Sen has remarked that one major problem with the dashboard is identifying the decision maker. Remarkably, this is not a problem for antitrust. Congress provided goals that are generally consistent with modern welfare economics. Those stated Congressional goals consisted of preserving political democracy through the dispersion of the economic and political power of big business, protecting small businesses, limiting income inequality, and protecting workers. These goals are among the characteristics whose importance to social welfare has been confirmed by the modern welfare economists and other social scientists.
In contrast, the New Brandeisian “competitive process” standard is not necessarily compatible with these goals. “Competition” is not a uniform ideal and whether or not competition improves welfare depends on what is encompassed in that ambiguous term.
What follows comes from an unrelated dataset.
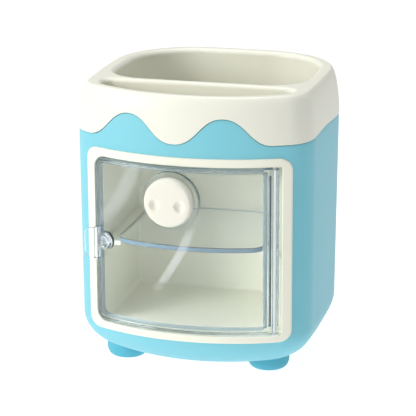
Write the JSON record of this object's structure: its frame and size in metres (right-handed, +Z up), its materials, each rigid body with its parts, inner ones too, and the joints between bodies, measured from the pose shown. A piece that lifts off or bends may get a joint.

Economists do not have a consistent definition of competition, except perfect competition (which is inapplicable to antitrust policy). The New Brandeisian fallback position is to use the dictionary definition of “competition” as rivalry, but more rivalry is not necessarily better according to economic theory.
Thus, we argue that Congress has given us the welfare “dashboard,” that is, the components of welfare: protection of democracy and protection (probably partial) of small businesses, labor, consumers, and farmers. With mergers, taking these components of welfare into account leads to a rather simple suggestion: tighten merger thresholds. However, with firms that have become large due to internal growth, Congress has not given us an easy way to aggregate the dashboard elements, and more work will have to be done to plot a clear way forward.